→ Work required: Print the complete set of entries exactly.

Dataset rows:
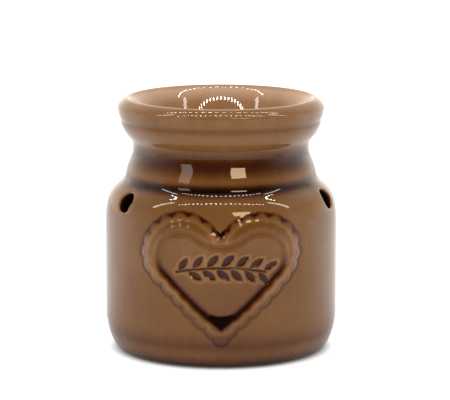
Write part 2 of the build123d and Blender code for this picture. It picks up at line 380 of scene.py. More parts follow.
outer_sill = SWELL_START + int(np.argmin(np.abs(outside[SWELL_START:, 1] - FLOOR)))
inner_sill = INNER_START + sum(SIDE_FACES[1:]) + CORNER_FACES
door_half, door_tall = DOOR_FACES
open_up(
    SPOKES // 2, (outer_sill, outer_sill + door_tall), door_half,
    door_target(outer_sill, outer_sill + DOOR_COURSES, 1, False), DOOR_ROUND, DOOR_REACH, DOOR_EDGE_GLAZE,
)
open_up(
    SPOKES // 2, (inner_sill - door_tall, inner_sill), door_half,
    door_target(inner_sill, inner_sill - DOOR_COURSES, -1, True), DOOR_INNER_ROUND, DOOR_INNER_REACH,
    DOOR_BACK_GLAZE,
)
join_openings()
keep_crisp(jar, len(outside) - 1, INNER_START)
# Outside, the glaze with its painted light and shade by height. Inside the chamber, painted shade over
# the whole skin, with glaze pooled round the floor's corner.
for vertex in jar.verts:
    vertex.co.z = max(vertex.co.z, 0.0)
    z = vertex.co.z / MM
    if vertex[course_of] < INNER_START:
        vertex[glaze_light_and_shade_of] += np.interp(z, *zip(*JAR_GLAZE_PAINTED_SHADE_AND_LIGHT))
        vertex[bare_of] = np.interp(z, (BARE_BELOW, GLAZED_ABOVE), (1.0, 0.0))
    else:
        off_corner = abs(vertex.co.xy.length / MM - CORNER_RADIUS)
        pool = CORNER_POOL * max(0, 1 - off_corner / CORNER_WIDE) * (z < CORNER_TOP)
        vertex[glaze_light_and_shade_of] += INSIDE_SHADE + pool


def paint(red, green, blue):
    # A colour picked on a screen, as the light value that a shader works in
    shares = [level / 255 for level in (red, green, blue)]
    return [s / 12.92 if s <= 0.04045 else ((s + 0.055) / 1.055) ** 2.4 for s in shares] + [1.0]


def feed(tree, node, sockets):
    # Gives each named socket of a node a number, a colour or another node's output
    for name, value in dict(sockets).items():
        if isinstance(value, bpy.types.NodeSocket):
            tree.links.new(value, node.inputs[name])
        else:
            node.inputs[name].default_value = value


def add_node(tree, kind, sockets=(), **settings):
    # A shader node with its settings, and what feeds it
    made = tree.nodes.new(kind)
    for name, value in settings.items():
        setattr(made, name, value)
    feed(tree, made, sockets)
    return made


def new_material(name):
    # An empty material with its Principled BSDF
    material = bpy.data.materials.new(name)
    material.use_nodes = True
    return material, material.node_tree, material.node_tree.nodes["Principled BSDF"]


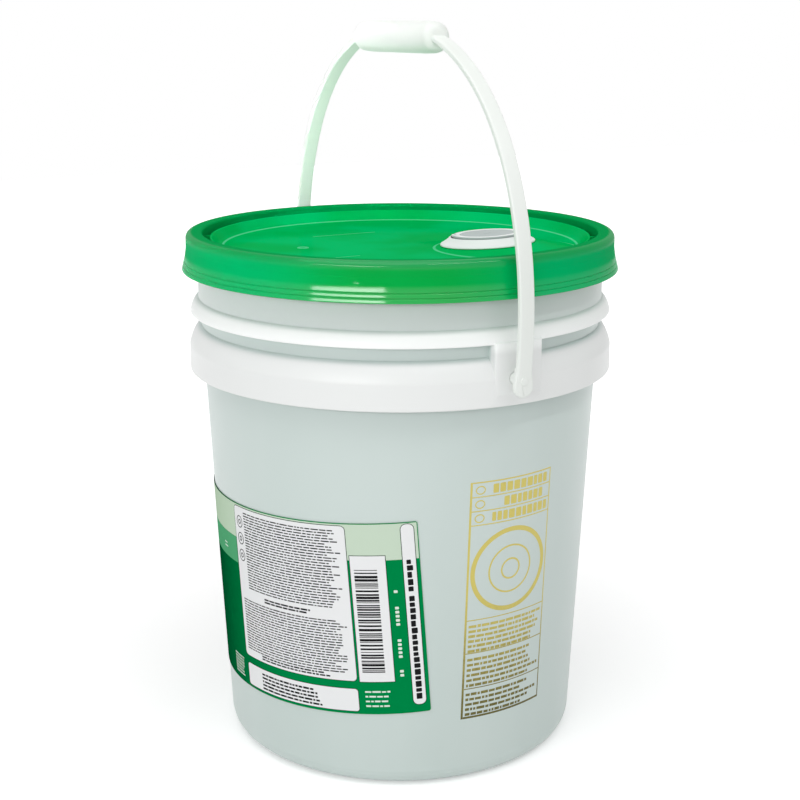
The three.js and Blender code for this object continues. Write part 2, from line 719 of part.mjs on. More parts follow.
// Assembly
const assembly = new THREE.Group();
assembly.add(
  meshOf("pail", buildPail(), bodyPlastic),
  meshOf("front_label", buildLabel(), labelFilm),
  meshOf("lid", buildLid(), lidPlastic),
  meshOf("lid_gasket", buildGasket(), softSeal),
  meshOf("bail_handle", buildBail(), bailPlastic),
  spoutFrame,
);
spoutFrame.add(
  meshOf("spout_ring", buildSpoutRing(), whitePlastic),
  meshOf("spout_neck", buildSpoutNeck(), whitePlastic),
  meshOf("spout_cap", buildSpoutCap(), greyPlastic),
  meshOf("cap_liner", buildCapLiner(), softSeal),
  meshOf("cap_pull_ring", buildPullRing(), whitePlastic),
);

export default assembly;
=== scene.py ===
"""A five gallon pail with a green lid: moulded bodies, wrapped print, plastics and a soft studio."""
import math
import random

import bmesh
import bpy
from bpy.props import FloatProperty, IntProperty, PointerProperty
from mathutils import Matrix, Vector
from mathutils.geometry import interpolate_bezier


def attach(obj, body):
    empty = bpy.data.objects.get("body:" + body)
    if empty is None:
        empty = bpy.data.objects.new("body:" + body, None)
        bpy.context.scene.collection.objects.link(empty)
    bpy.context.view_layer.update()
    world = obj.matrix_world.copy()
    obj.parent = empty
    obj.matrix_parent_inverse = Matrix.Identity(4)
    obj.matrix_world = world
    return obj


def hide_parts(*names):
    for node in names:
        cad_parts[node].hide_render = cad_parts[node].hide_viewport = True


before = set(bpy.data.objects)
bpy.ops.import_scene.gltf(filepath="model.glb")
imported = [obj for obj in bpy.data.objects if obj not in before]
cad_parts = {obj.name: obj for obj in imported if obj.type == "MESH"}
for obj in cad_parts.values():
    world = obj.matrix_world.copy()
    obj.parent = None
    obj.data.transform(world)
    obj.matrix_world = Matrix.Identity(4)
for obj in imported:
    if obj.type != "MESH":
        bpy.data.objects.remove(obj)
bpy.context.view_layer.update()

bl_info = {
    "name": "Five gallon pail",
    "version": (1, 0, 0),
    "blender": (4, 5, 0),
    "location": "View3D > Sidebar > Pail",
    "description": "Builds the shown pieces of a plastic pail around its model, and a studio",
    "category": "Object",
}


# Sizes

class PailSizes(bpy.types.PropertyGroup):
    """Sizes of the moulded pail."""

    steps: IntProperty(
        name="Steps round", description="Faces round the pail and the lid", default=240, min=24
    )
    height: FloatProperty(name="Height", description="Ground to rim", default=0.3662, unit="LENGTH")
    foot_radius: FloatProperty(
        name="Foot radius", description="Where the tapered wall meets the ground",
        default=0.12856, unit="LENGTH"
    )
    taper: FloatProperty(
        name="Taper", description="Growth of the radius for each metre of height",
        default=0.04819, subtype="FACTOR"
    )
    wall: FloatProperty(name="Wall", description="Thickness of the wall", default=0.0023, unit="LENGTH")
    floor_top: FloatProperty(
        name="Floor", description="Height of the floor's upper face", default=0.0046, unit="LENGTH"
    )
    neck_radius: FloatProperty(
        name="Neck radius", description="Outside of the neck", default=0.145, unit="LENGTH"
    )
    ring_top: FloatProperty(
        name="Ring top", description="Height of the ring's upper edge", default=0.327, unit="LENGTH"
    )
    ring_radius: FloatProperty(
        name="Ring radius", description="Outside of the ring", default=0.151, unit="LENGTH"
    )
    ring_drop: FloatProperty(
        name="Ring drop", description="Height of the ring", default=0.0105, unit="LENGTH"
    )
    band_top: FloatProperty(
        name="Band top", description="Height of the band's upper edge", default=0.3074, unit="LENGTH"
    )
    band_radius: FloatProperty(
        name="Band radius", description="Outside of the band", default=0.15197, unit="LENGTH"
    )
    band_drop: FloatProperty(
        name="Band drop", description="Height of the band", default=0.0317, unit="LENGTH"
    )
    band_wall: FloatProperty(
        name="Band wall", description="Thickness of the band", default=0.0022, unit="LENGTH"
    )
    shoulder: FloatProperty(
        name="Shoulder", description="Height of the band's shoulder", default=0.014, unit="LENGTH"
    )
    webs: IntProperty(name="Webs", description="Stiffening webs behind the band", default=24, min=0)
    ear_width: FloatProperty(
        name="Ear width", description="Width of each bail ear", default=0.0365, unit="LENGTH"
    )
    ear_shift: FloatProperty(
        name="Ear shift", description="Ear's middle beside the pin", default=0.0038, unit="LENGTH"
    )
    ear_bottom: FloatProperty(
        name="Ear bottom", description="Height of each ear's lower end", default=0.282, unit="LENGTH"
    )
    pivot_height: FloatProperty(
        name="Pivot", description="Height of the bail's pivot", default=0.294, unit="LENGTH"
    )


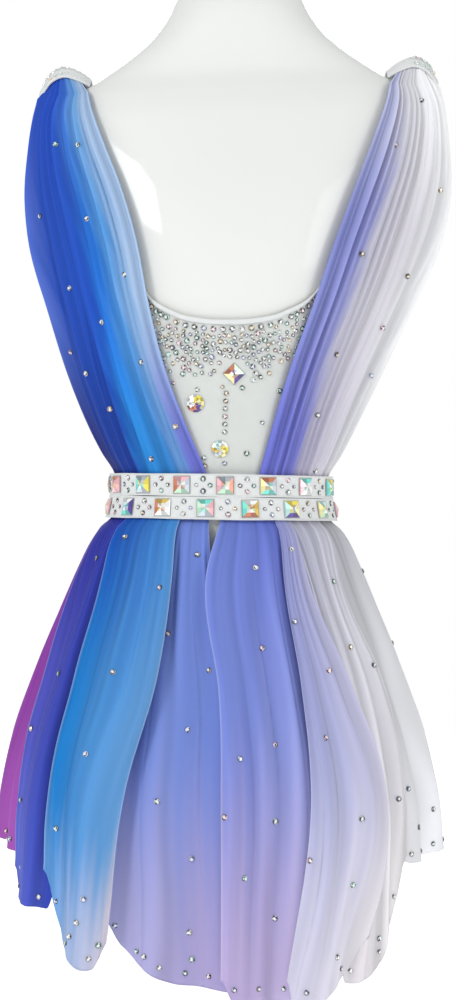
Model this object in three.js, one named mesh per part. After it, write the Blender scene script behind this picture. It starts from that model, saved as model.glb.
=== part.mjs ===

→ Answer to the exercise:
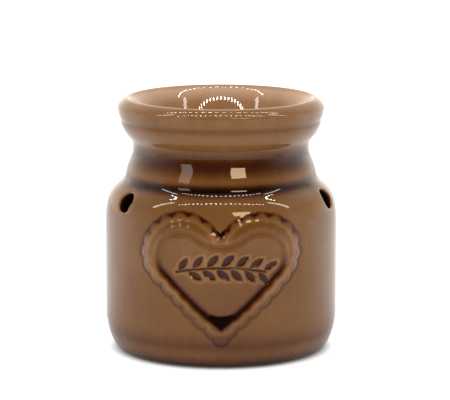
Write part 2 of the build123d and Blender code for this picture. It picks up at line 380 of scene.py. More parts follow.
outer_sill = SWELL_START + int(np.argmin(np.abs(outside[SWELL_START:, 1] - FLOOR)))
inner_sill = INNER_START + sum(SIDE_FACES[1:]) + CORNER_FACES
door_half, door_tall = DOOR_FACES
open_up(
    SPOKES // 2, (outer_sill, outer_sill + door_tall), door_half,
    door_target(outer_sill, outer_sill + DOOR_COURSES, 1, False), DOOR_ROUND, DOOR_REACH, DOOR_EDGE_GLAZE,
)
open_up(
    SPOKES // 2, (inner_sill - door_tall, inner_sill), door_half,
    door_target(inner_sill, inner_sill - DOOR_COURSES, -1, True), DOOR_INNER_ROUND, DOOR_INNER_REACH,
    DOOR_BACK_GLAZE,
)
join_openings()
keep_crisp(jar, len(outside) - 1, INNER_START)
# Outside, the glaze with its painted light and shade by height. Inside the chamber, painted shade over
# the whole skin, with glaze pooled round the floor's corner.
for vertex in jar.verts:
    vertex.co.z = max(vertex.co.z, 0.0)
    z = vertex.co.z / MM
    if vertex[course_of] < INNER_START:
        vertex[glaze_light_and_shade_of] += np.interp(z, *zip(*JAR_GLAZE_PAINTED_SHADE_AND_LIGHT))
        vertex[bare_of] = np.interp(z, (BARE_BELOW, GLAZED_ABOVE), (1.0, 0.0))
    else:
        off_corner = abs(vertex.co.xy.length / MM - CORNER_RADIUS)
        pool = CORNER_POOL * max(0, 1 - off_corner / CORNER_WIDE) * (z < CORNER_TOP)
        vertex[glaze_light_and_shade_of] += INSIDE_SHADE + pool


def paint(red, green, blue):
    # A colour picked on a screen, as the light value that a shader works in
    shares = [level / 255 for level in (red, green, blue)]
    return [s / 12.92 if s <= 0.04045 else ((s + 0.055) / 1.055) ** 2.4 for s in shares] + [1.0]


def feed(tree, node, sockets):
    # Gives each named socket of a node a number, a colour or another node's output
    for name, value in dict(sockets).items():
        if isinstance(value, bpy.types.NodeSocket):
            tree.links.new(value, node.inputs[name])
        else:
            node.inputs[name].default_value = value


def add_node(tree, kind, sockets=(), **settings):
    # A shader node with its settings, and what feeds it
    made = tree.nodes.new(kind)
    for name, value in settings.items():
        setattr(made, name, value)
    feed(tree, made, sockets)
    return made


def new_material(name):
    # An empty material with its Principled BSDF
    material = bpy.data.materials.new(name)
    material.use_nodes = True
    return material, material.node_tree, material.node_tree.nodes["Principled BSDF"]


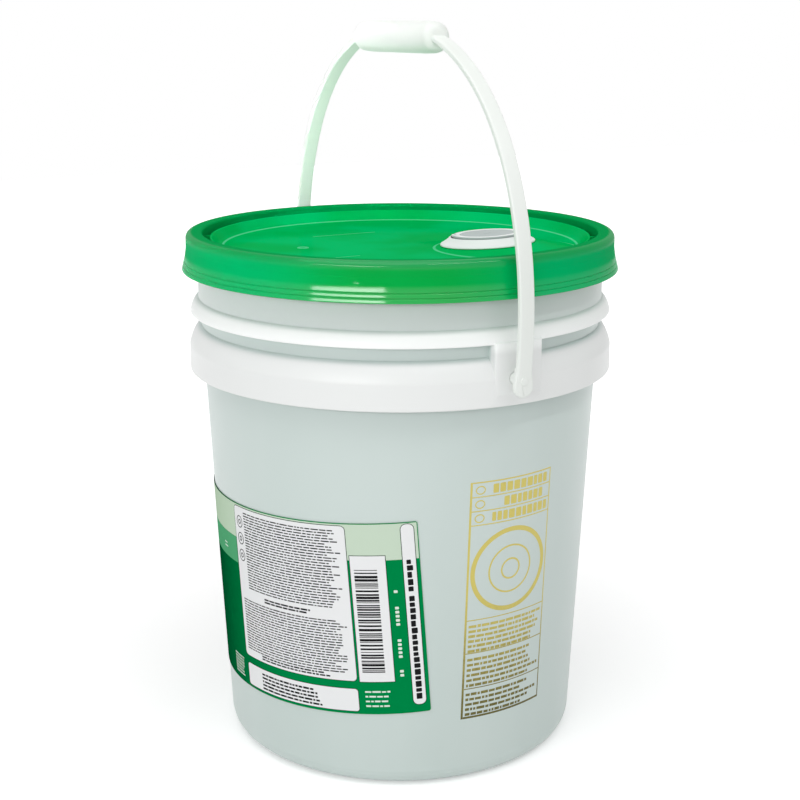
The three.js and Blender code for this object continues. Write part 2, from line 719 of part.mjs on. More parts follow.
// Assembly
const assembly = new THREE.Group();
assembly.add(
  meshOf("pail", buildPail(), bodyPlastic),
  meshOf("front_label", buildLabel(), labelFilm),
  meshOf("lid", buildLid(), lidPlastic),
  meshOf("lid_gasket", buildGasket(), softSeal),
  meshOf("bail_handle", buildBail(), bailPlastic),
  spoutFrame,
);
spoutFrame.add(
  meshOf("spout_ring", buildSpoutRing(), whitePlastic),
  meshOf("spout_neck", buildSpoutNeck(), whitePlastic),
  meshOf("spout_cap", buildSpoutCap(), greyPlastic),
  meshOf("cap_liner", buildCapLiner(), softSeal),
  meshOf("cap_pull_ring", buildPullRing(), whitePlastic),
);

export default assembly;
=== scene.py ===
"""A five gallon pail with a green lid: moulded bodies, wrapped print, plastics and a soft studio."""
import math
import random

import bmesh
import bpy
from bpy.props import FloatProperty, IntProperty, PointerProperty
from mathutils import Matrix, Vector
from mathutils.geometry import interpolate_bezier


def attach(obj, body):
    empty = bpy.data.objects.get("body:" + body)
    if empty is None:
        empty = bpy.data.objects.new("body:" + body, None)
        bpy.context.scene.collection.objects.link(empty)
    bpy.context.view_layer.update()
    world = obj.matrix_world.copy()
    obj.parent = empty
    obj.matrix_parent_inverse = Matrix.Identity(4)
    obj.matrix_world = world
    return obj


def hide_parts(*names):
    for node in names:
        cad_parts[node].hide_render = cad_parts[node].hide_viewport = True


before = set(bpy.data.objects)
bpy.ops.import_scene.gltf(filepath="model.glb")
imported = [obj for obj in bpy.data.objects if obj not in before]
cad_parts = {obj.name: obj for obj in imported if obj.type == "MESH"}
for obj in cad_parts.values():
    world = obj.matrix_world.copy()
    obj.parent = None
    obj.data.transform(world)
    obj.matrix_world = Matrix.Identity(4)
for obj in imported:
    if obj.type != "MESH":
        bpy.data.objects.remove(obj)
bpy.context.view_layer.update()

bl_info = {
    "name": "Five gallon pail",
    "version": (1, 0, 0),
    "blender": (4, 5, 0),
    "location": "View3D > Sidebar > Pail",
    "description": "Builds the shown pieces of a plastic pail around its model, and a studio",
    "category": "Object",
}


# Sizes

class PailSizes(bpy.types.PropertyGroup):
    """Sizes of the moulded pail."""

    steps: IntProperty(
        name="Steps round", description="Faces round the pail and the lid", default=240, min=24
    )
    height: FloatProperty(name="Height", description="Ground to rim", default=0.3662, unit="LENGTH")
    foot_radius: FloatProperty(
        name="Foot radius", description="Where the tapered wall meets the ground",
        default=0.12856, unit="LENGTH"
    )
    taper: FloatProperty(
        name="Taper", description="Growth of the radius for each metre of height",
        default=0.04819, subtype="FACTOR"
    )
    wall: FloatProperty(name="Wall", description="Thickness of the wall", default=0.0023, unit="LENGTH")
    floor_top: FloatProperty(
        name="Floor", description="Height of the floor's upper face", default=0.0046, unit="LENGTH"
    )
    neck_radius: FloatProperty(
        name="Neck radius", description="Outside of the neck", default=0.145, unit="LENGTH"
    )
    ring_top: FloatProperty(
        name="Ring top", description="Height of the ring's upper edge", default=0.327, unit="LENGTH"
    )
    ring_radius: FloatProperty(
        name="Ring radius", description="Outside of the ring", default=0.151, unit="LENGTH"
    )
    ring_drop: FloatProperty(
        name="Ring drop", description="Height of the ring", default=0.0105, unit="LENGTH"
    )
    band_top: FloatProperty(
        name="Band top", description="Height of the band's upper edge", default=0.3074, unit="LENGTH"
    )
    band_radius: FloatProperty(
        name="Band radius", description="Outside of the band", default=0.15197, unit="LENGTH"
    )
    band_drop: FloatProperty(
        name="Band drop", description="Height of the band", default=0.0317, unit="LENGTH"
    )
    band_wall: FloatProperty(
        name="Band wall", description="Thickness of the band", default=0.0022, unit="LENGTH"
    )
    shoulder: FloatProperty(
        name="Shoulder", description="Height of the band's shoulder", default=0.014, unit="LENGTH"
    )
    webs: IntProperty(name="Webs", description="Stiffening webs behind the band", default=24, min=0)
    ear_width: FloatProperty(
        name="Ear width", description="Width of each bail ear", default=0.0365, unit="LENGTH"
    )
    ear_shift: FloatProperty(
        name="Ear shift", description="Ear's middle beside the pin", default=0.0038, unit="LENGTH"
    )
    ear_bottom: FloatProperty(
        name="Ear bottom", description="Height of each ear's lower end", default=0.282, unit="LENGTH"
    )
    pivot_height: FloatProperty(
        name="Pivot", description="Height of the bail's pivot", default=0.294, unit="LENGTH"
    )


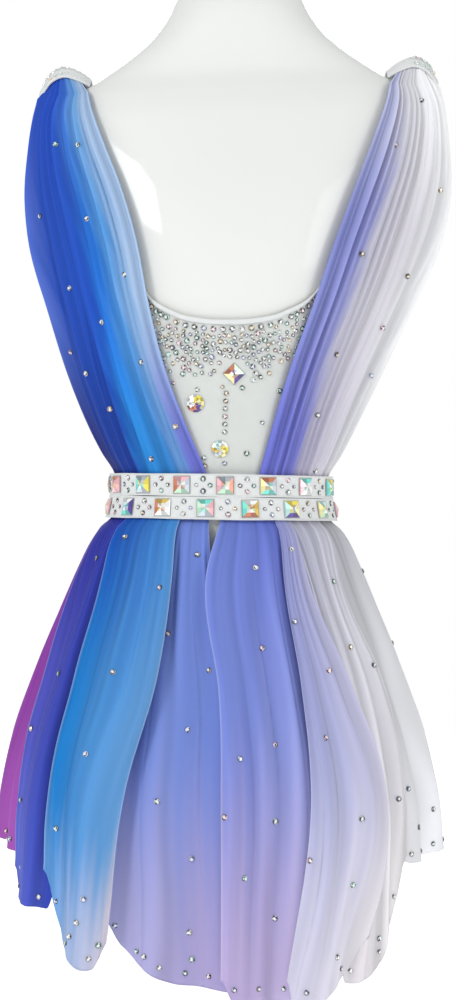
Model this object in three.js, one named mesh per part. After it, write the Blender scene script behind this picture. It starts from that model, saved as model.glb.
=== part.mjs ===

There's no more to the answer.